Hi, bought a 2014 Corolla.  Has CVT transmission. I went to dealer for fluids and with VIN they sold me wrong fluid.  In my ignorance, I drained 2 quarts and filled with 2 new ones.  drove for less than 500 miles and realized it is ATF not CVT FE.  I am thinking will draining all 7.9 quarts and filling 7.9 quarts help? Should I just replace with new transmission? what Is the best plan of action here?  will this transmission be done?  Thank you for your help.  car now has 84,100 miles on it bought it with 83,300.  


4 Answers
3

I would be careful when draining all the fluid from a CVT transmission. Whatever you do, don't flush it. I would just drain all of the fluid and put in the correct one. I doubt that the transmission will fail because you didn't put 1k miles on it after the drain and fill.


3

Drop the pan, clean the pan and then fill with correct fluid. 

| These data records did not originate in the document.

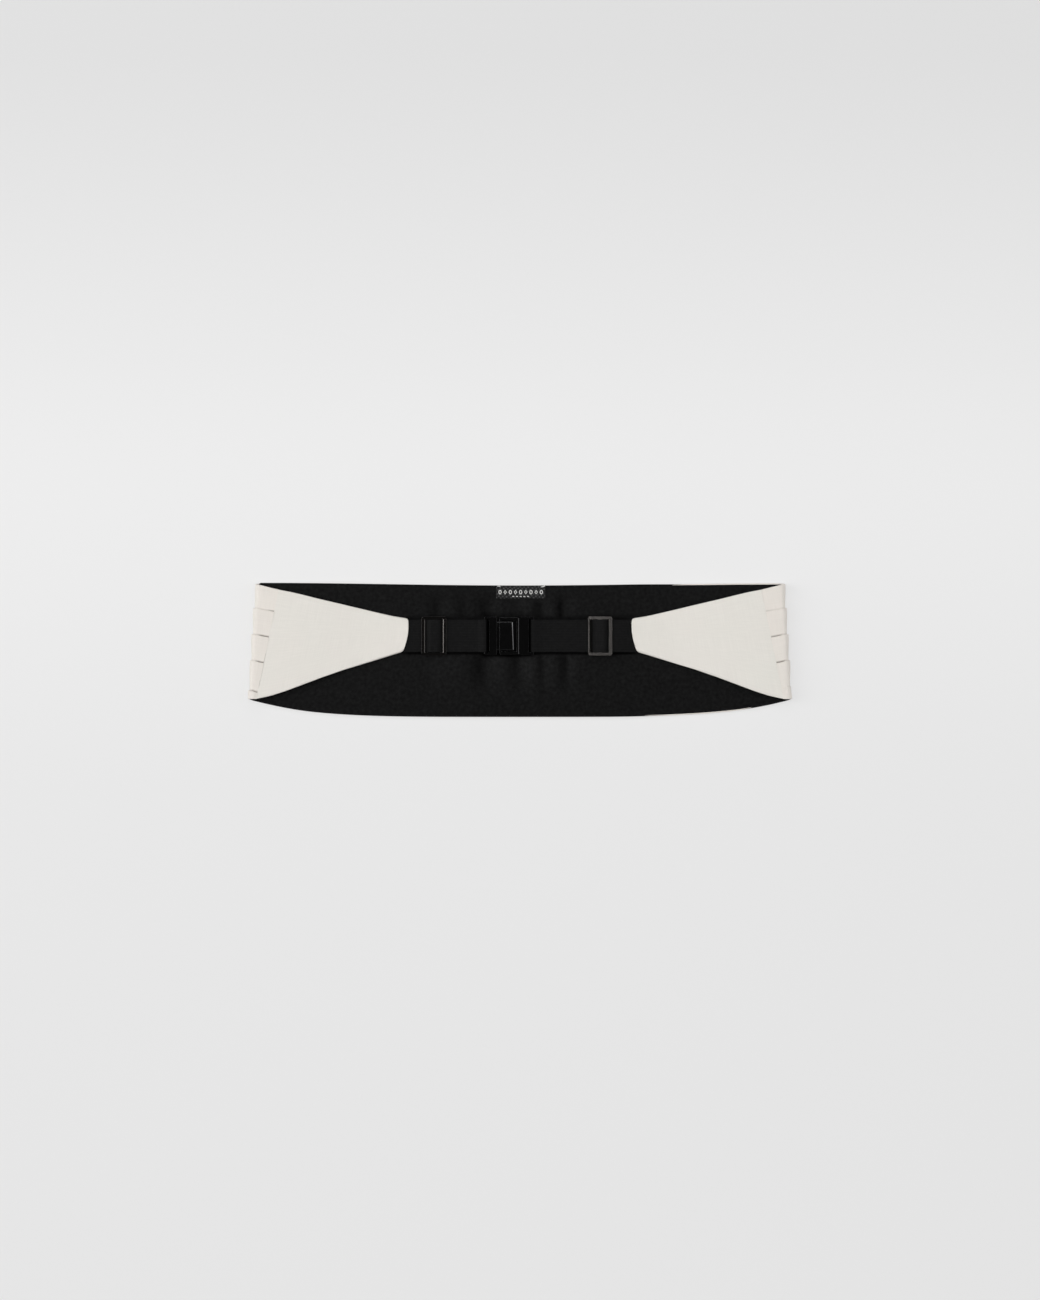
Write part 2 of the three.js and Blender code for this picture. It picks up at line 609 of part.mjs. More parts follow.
const leftSlide = piece('slide_left', slide(), blackMetal);
leftSlide.position.set(-LEFT_SLIDE_X, STRAP_Y, SLIDE_Z);
cummerbund.add(leftSlide);

const rightSlide = piece('slide_right', slide(), gunMetal);
const lift = SLIDE_LENGTH / 2 * Math.tan(THREE.MathUtils.degToRad(RIGHT_SLIDE_TILT));
rightSlide.position.set(RIGHT_SLIDE_X, STRAP_Y, SLIDE_Z + lift);
rightSlide.rotation.y = -THREE.MathUtils.degToRad(RIGHT_SLIDE_TILT);
cummerbund.add(rightSlide);

cummerbund.add(piece('clasp_hook', claspHook(), blackMetal));
cummerbund.add(piece('clasp_ring', claspRing(), blackMetal));

export default cummerbund;
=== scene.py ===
# A pleated ivory silk cummerbund, fastened and laid on a pale table with its pleats face down.
# The script follows it as it is put together: the silk front, its lining and label, the two
# wings, the elastic straps, and then the slides and the clasp that are threaded on them.
# Metres. +X is to the right in the photograph, +Y towards its top, +Z up from the table.
import math

import bmesh
import bpy
import numpy as np
from mathutils import Matrix, Vector, noise


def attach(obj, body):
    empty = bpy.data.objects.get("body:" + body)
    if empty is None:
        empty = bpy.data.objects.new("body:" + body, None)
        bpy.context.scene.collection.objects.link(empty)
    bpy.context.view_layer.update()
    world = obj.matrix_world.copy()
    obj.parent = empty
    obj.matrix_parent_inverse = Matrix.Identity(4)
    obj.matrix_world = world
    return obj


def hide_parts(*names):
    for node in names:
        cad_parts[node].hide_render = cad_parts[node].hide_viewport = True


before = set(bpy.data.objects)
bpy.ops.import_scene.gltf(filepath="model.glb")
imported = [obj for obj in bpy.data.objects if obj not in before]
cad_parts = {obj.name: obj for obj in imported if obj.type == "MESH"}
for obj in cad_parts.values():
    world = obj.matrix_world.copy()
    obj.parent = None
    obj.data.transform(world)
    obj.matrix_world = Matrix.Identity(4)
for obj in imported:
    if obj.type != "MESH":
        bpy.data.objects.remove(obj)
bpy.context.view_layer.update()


# Camera: straight above the table, as the photograph was taken, with the cummerbund's upper edge
# at the top. The picture's long side takes in 1.196 m of the table at the height of the cloth.
VIEW_HEIGHT = 1.196
CLOTH_LEVEL = 0.006
LENS = 85.0
SENSOR = 36.0

camera_data = bpy.data.cameras.new("camera")
camera_data.lens = LENS
camera_data.sensor_width = SENSOR
camera = bpy.data.objects.new("camera", camera_data)
camera.location = (0, 0, CLOTH_LEVEL + VIEW_HEIGHT * LENS / SENSOR)
bpy.context.scene.collection.objects.link(camera)
bpy.context.scene.camera = camera
bpy.context.scene.view_settings.view_transform = "Standard"


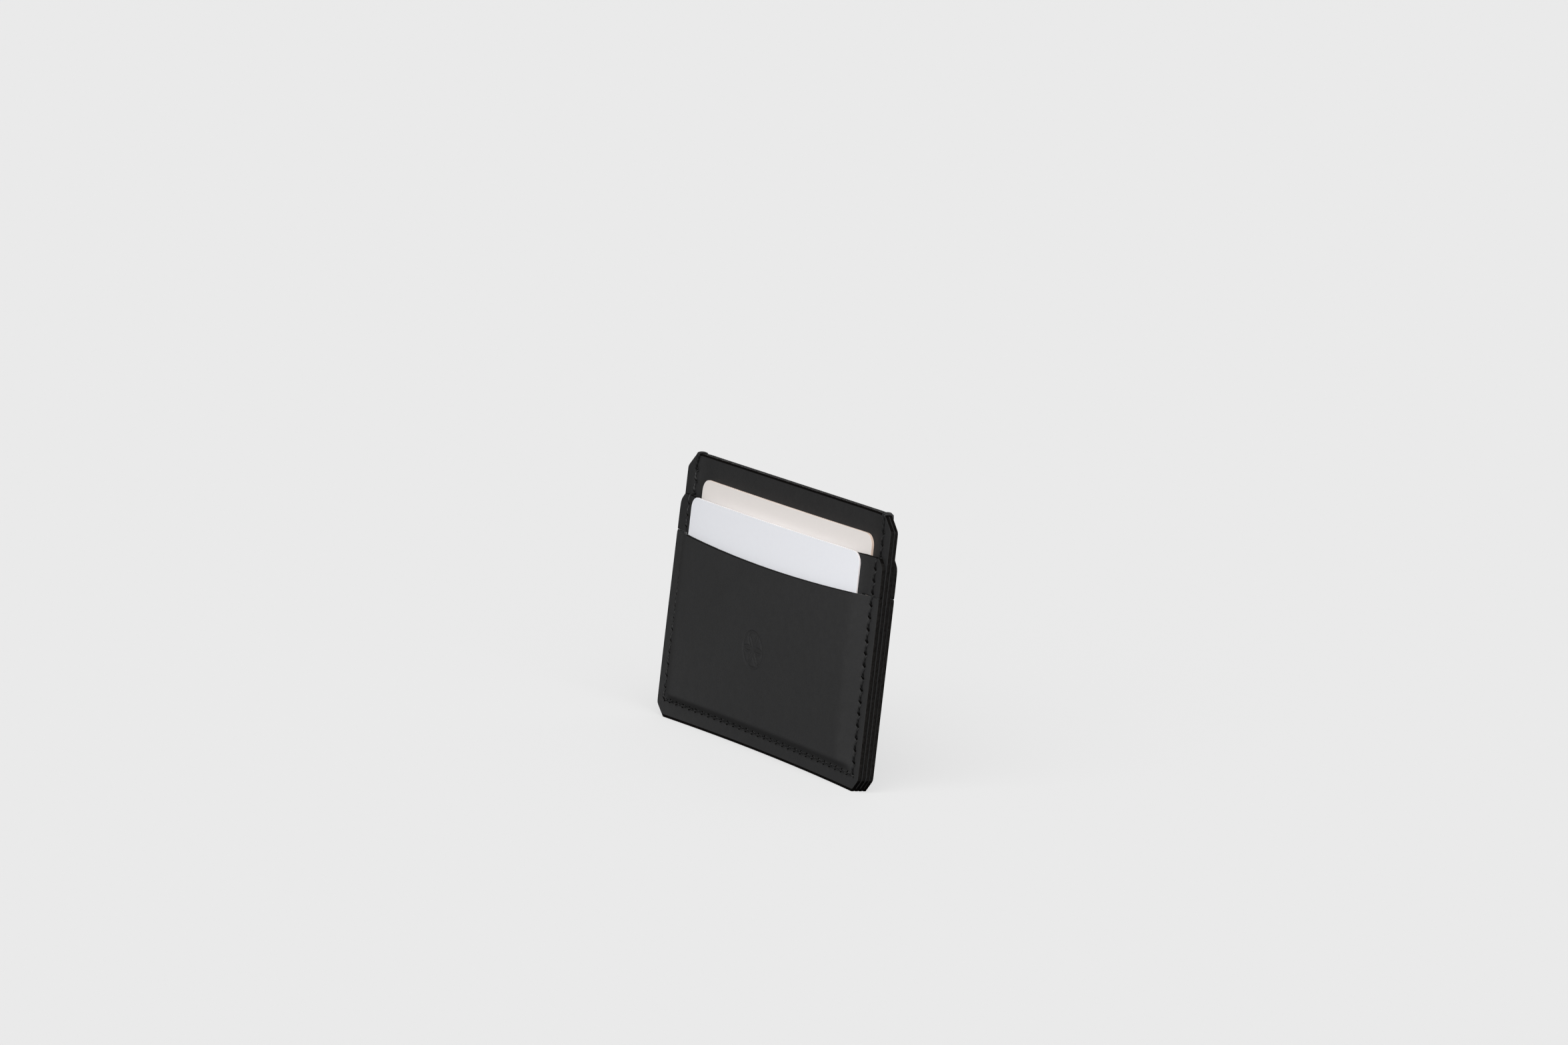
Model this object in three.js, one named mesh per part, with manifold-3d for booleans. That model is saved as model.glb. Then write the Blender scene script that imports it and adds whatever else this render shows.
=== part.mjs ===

Corolla transmission is sealed right?


All the new Toyota transmissions are sealed.


2

Well, I’d go to the dealer and see what I can get out of them - the minimum I’d accept is a free full fluid drain and a refill.

after all, it’s their mistake for selling you the wrong fluid.

But although this is not something I can say for sure, I wouldn’t think you have much of case if it does breakdown. Your car doesn’t have Aisin’s half decent K114 it’s probably a K310/K311 and on those… they can claim bearing whine and other symptoms of wear are “completely normal for it’s mileage and were not caused by the fluid”

(which is kind of true, I have seen a K310 go out on an Auris at bellow 60k miles but that was a “particularly spirited driver” and it was used in city traffic - two things a CVT isn’t meant for as those cause slippage)

 

Swapping in a new transmission doesn’t sound like a particularly good idea - those cost many thousands and that’s a 7-8 year old car…

 

If damage was done, there is no way I can think of to reverse it. So let’s see how we deal with the circumstances at hand…

 

What I’d do is get the fluid fully extracted and refilled with the correct fluid and monitor to see that the transmission does not have any bearing whine or excessive slippage.

If the transmission is in reasonable condition, then I’d just keep using it. But keep in mind that it is a CVT so I’d avoid cases in which slippage can occur


Personally I’d never get any CVT of any brand, it’s flimsy transmissions you can destroy in minutes, Like here where a brand new Kia Seltos AWD with a CVT actually exploded after very light off-road use.
https://youtu.be/lDnRPwV_2qQ
You can use auto-generated subtitles for English.


0

Should have got Car Shield or some other after market warranty. But it might not cover improper maintenance.